The touchstone of the film is a meeting of the three guitarists at a Los Angeles soundstage, dubbed "The Summit", on Jan. 23, 2008. In these scenes, the three guitarists not only converse about their influences and techniques, but they also play each other's songs together, showing each other how to play "I Will Follow", "Dead Leaves and the Dirty Ground", and "In My Time of Dying". The film concludes with the men playing an impromptu cover version of The Band's "The Weight" on acoustic guitars.

== Reception ==

The film premiered at the 2008 Toronto International Film Festival, and played at both Sundance Film Festival and the 59th Berlin International Film Festival in 2009. The film received generally favorable reviews, achieving an average critic review score of 70% on Metacritic, and currently holds a rating of 80% on Rotten Tomatoes, with a consensus of: "An affectionate tribute to rock's most distinctive instrument, It Might Get Loud is insightful and musically satisfying."

According to Phil Alexander, who gave the film a four-star review in Mojo magazine:
"It Might Get Loud is undoubtedly both a triumphant and truly absorbing 90-minute spectacle that provides the viewer with unique insight and entertainment in equal measure."

Barney Hoskyns of Uncut called it an "absorbing film".
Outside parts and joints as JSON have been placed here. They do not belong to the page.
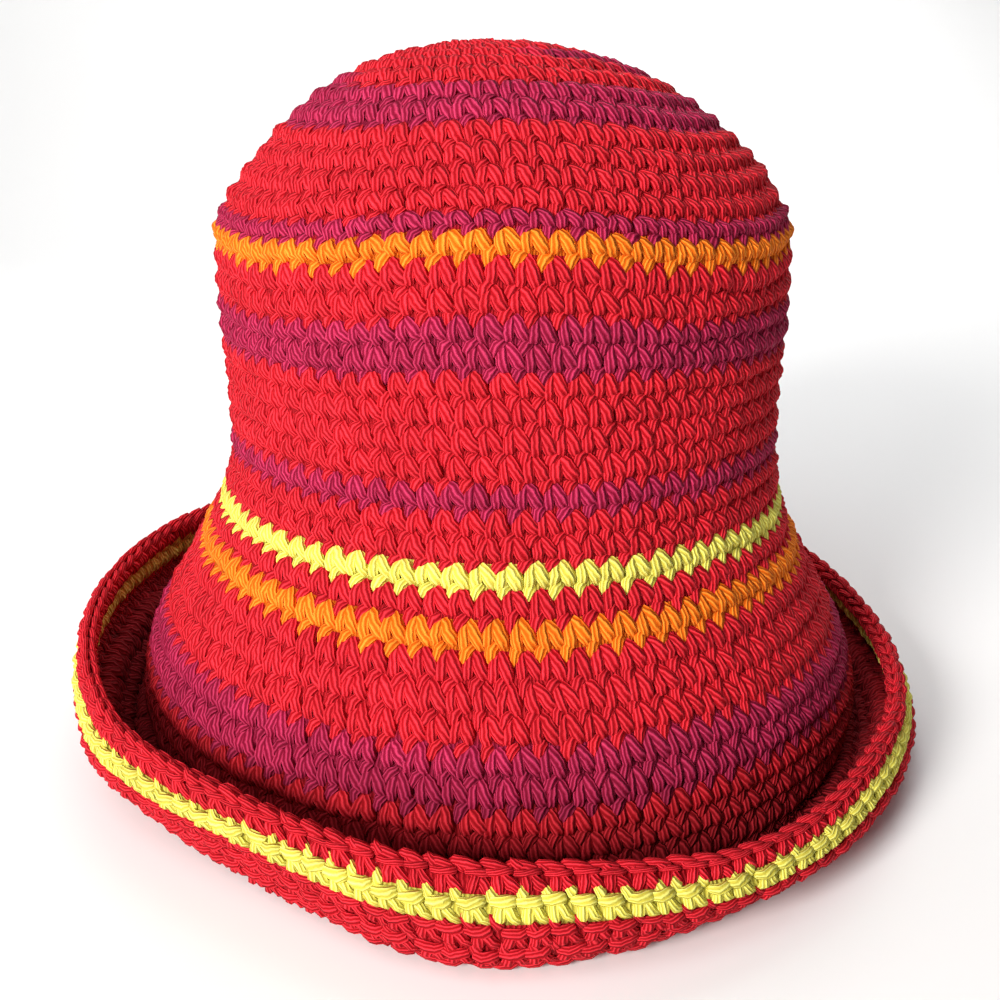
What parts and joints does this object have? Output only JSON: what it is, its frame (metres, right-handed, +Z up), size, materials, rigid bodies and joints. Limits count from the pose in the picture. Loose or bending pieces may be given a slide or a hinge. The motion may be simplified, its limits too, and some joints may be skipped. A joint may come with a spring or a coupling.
{
  "type": "crochet hat",
  "caption": "Crochet hat with a round crown, straight sides and a thick brim that widens and rolls up at its edge, in red, mauve, orange and yellow rounds.",
  "frame": {"origin": "middle of the hat's box, on the surface it stands on", "axes": "+Z up through the crown, -Y towards the front of the hat, X across it"},
  "size_m": [0.2854, 0.305, 0.2211],
  "materials": {
    "crown": "matte crochet cotton",
    "upper_orange_round": "matte crochet cotton",
    "side": "matte crochet cotton",
    "yellow_round": "matte crochet cotton",
    "red_round": "matte crochet cotton",
    "lower_orange_round": "matte crochet cotton",
    "lower_side": "matte crochet cotton",
    "brim": "matte crochet cotton",
    "turned_up_brim": "matte crochet cotton",
    "rim_yellow_round": "matte crochet cotton",
    "rim_edge": "matte crochet cotton"
  },
  "bodies": {
    "root": {"crown": "crown", "upper_orange_round": "upper_orange_round", "side": "side", "yellow_round": "yellow_round", "red_round": "red_round", "lower_orange_round": "lower_orange_round", "lower_side": "lower_side", "brim": "brim", "turned_up_brim": "turned_up_brim", "rim_yellow_round": "rim_yellow_round", "rim_edge": "rim_edge"}
  },
  "joints": []
}
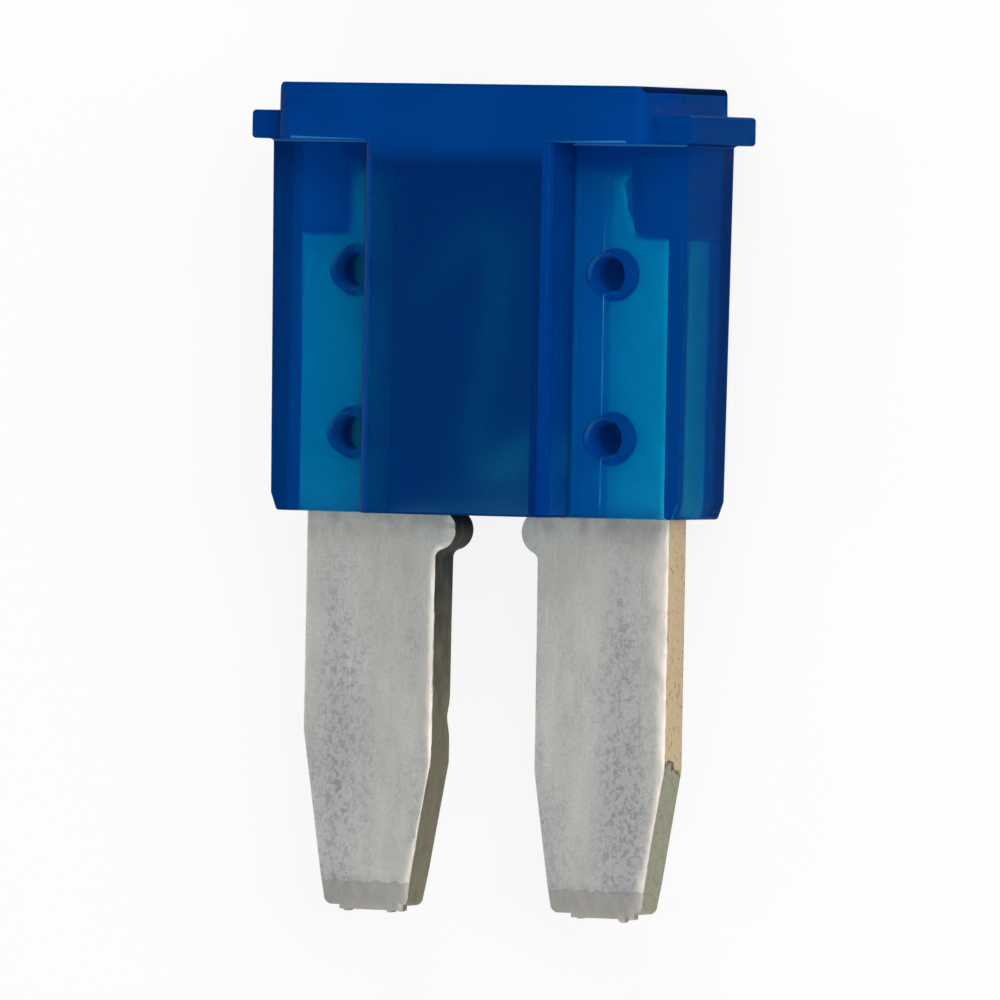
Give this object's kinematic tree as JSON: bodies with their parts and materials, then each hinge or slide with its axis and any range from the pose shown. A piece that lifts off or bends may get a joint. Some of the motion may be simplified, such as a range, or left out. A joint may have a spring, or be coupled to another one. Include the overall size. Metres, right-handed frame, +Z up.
{
  "type": "automotive blade fuse",
  "caption": "Micro-size automotive blade fuse: a translucent blue housing with ears, and a stamped element with two flat blades.",
  "frame": {"origin": "under the middle of the fuse's box, on the surface that it lies on", "axes": "+X across the two blades, +Y from the blade tips to the head, +Z up out of the front face"},
  "size_m": [0.0092, 0.0154, 0.0038],
  "materials": {
    "housing_plastic": "translucent blue, smooth as moulded",
    "plated_zinc": "dull plated zinc alloy with stains and fine scratches"
  },
  "bodies": {
    "root": {"housing": "housing_plastic", "fuse_element": "plated_zinc"}
  },
  "joints": []
}
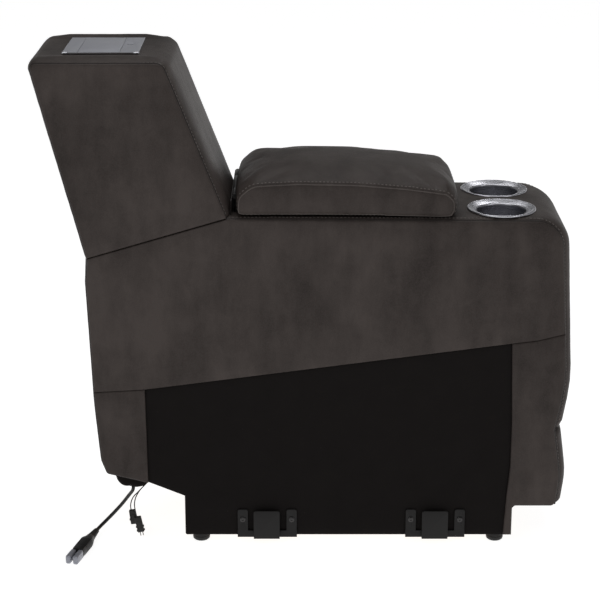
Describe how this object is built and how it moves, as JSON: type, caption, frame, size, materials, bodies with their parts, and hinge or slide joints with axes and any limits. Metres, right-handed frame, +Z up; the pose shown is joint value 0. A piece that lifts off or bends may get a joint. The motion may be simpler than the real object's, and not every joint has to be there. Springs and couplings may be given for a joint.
{
  "type": "reclining sofa storage console",
  "caption": "Storage console of a modular reclining sofa: raked back with a power hub, padded lift-up lid over a bin, cup holders and side interlock brackets.",
  "frame": {"origin": "on the floor, under the middle of the console's bounding box, its cords left out", "axes": "+X towards the front, +Y towards the far side, +Z up"},
  "size_m": [1.0223, 0.3832, 0.9693],
  "materials": {
    "leather": "dark brown-grey semi-gloss upholstery leather, fine grain, topstitched",
    "padded_leather": "the same leather over soft foam",
    "black_cloth": "black non-woven lining cloth",
    "plywood": "raw frame plywood",
    "black_steel": "black coated stamped steel",
    "bright_steel": "brushed stainless steel",
    "aluminium": "satin bluish-grey anodised aluminium",
    "black_plastic": "black moulded plastic",
    "bin_lining": "dark cloth-lined bin board",
    "rubber": "black cord jacket and moulded plug"
  },
  "bodies": {
    "root": {"side_frame_near": "plywood", "side_frame_far": "plywood", "front_rail": "plywood", "base_board": "plywood", "rear_floor": "plywood", "top_board": "plywood", "arm_top_cover": "leather", "storage_bin": "bin_lining", "cup_holder_near": "bright_steel", "cup_holder_far": "bright_steel", "foot_near_rear": "black_plastic", "foot_near_front": "black_plastic", "foot_far_rear": "black_plastic", "foot_far_front": "black_plastic", "side_cover_near": "leather", "side_cover_far": "leather", "side_lining_near": "black_cloth", "side_lining_far": "black_cloth", "front_pad": "padded_leather", "rear_cover": "leather", "back_receiver_near": "black_steel", "back_receiver_far": "black_steel", "lid_hinge_base": "black_steel", "bracket_near_rear": "black_steel", "bracket_near_front": "black_steel", "bracket_far_rear": "black_steel", "bracket_far_front": "black_steel", "cord_pouch": "black_cloth", "power_cord": "rubber", "power_plug": "rubber", "left_wire": "rubber", "right_wire": "rubber", "left_connector": "black_plastic", "right_connector": "black_plastic", "bracket_screw_near_rear_a": "black_steel", "bracket_screw_near_rear_b": "black_steel", "bracket_screw_near_front_a": "black_steel", "bracket_screw_near_front_b": "black_steel", "bracket_screw_far_rear_a": "black_steel", "bracket_screw_far_rear_b": "black_steel", "bracket_screw_far_front_a": "black_steel", "bracket_screw_far_front_b": "black_steel"},
    "back": {"back_side_cover_near": "leather", "back_side_cover_far": "leather", "back_frame_near": "plywood", "back_frame_far": "plywood", "back_bottom_board": "plywood", "back_front_pad": "padded_leather", "back_rear_cover": "leather", "back_top_cover": "leather", "back_blade_near": "bright_steel", "back_blade_far": "bright_steel", "hub_housing": "black_plastic", "hub_bezel": "aluminium", "hub_socket_block": "black_plastic"},
    "lid": {"lid_board": "plywood", "lid_cushion": "padded_leather", "lid_hinge_leaf": "black_steel"},
    "hub_door": {"hub_door": "aluminium"},
    "hub_button": {"hub_button": "aluminium"}
  },
  "joints": [
    {"name": "lid_hinge", "type": "hinge", "parent": "root", "child": "lid", "pos_m": [-0.1355, 0, 0.699], "axis": [0, -1, 0], "range_deg": [0, 60]},
    {"name": "back_lift", "type": "slide", "parent": "root", "child": "back", "axis": [-0.2843, 0, 0.9587], "range_m": [0, 0.11]},
    {"name": "hub_door_hinge", "type": "hinge", "parent": "back", "child": "hub_door", "pos_m": [-0.42225, 0, 0.96705], "axis": [0, -1, 0], "range_deg": [0, 100]},
    {"name": "hub_button_press", "type": "slide", "parent": "back", "child": "hub_button", "axis": [0, 0, -1], "range_m": [0, 0.0015], "stiffness_N_per_m": 400}
  ]
}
Paul Elliott of Classic Rock describes the movie as: "...a bold, unique and insightful exploration into the lives of three very different guitarists with three very different stories to tell...All highly mouth-watering stuff."

Professional ratings
Aggregate scores
| Source | Rating |
| Metacritic | 70/100 |
Review scores
| Source | Rating |
| Classic Rock | Star |
| Mojo | Star |
| Uncut | Star |

== Box office ==
It Might Get Loud opened at #37 (shown in 7 theaters with $13,240 average) and took in a gross income of $92,679 in the opening weekend. The final domestic gross income was $1,610,163 while the foreign gross income was far lower at $197,343 for a worldwide gross income of $1,807,506.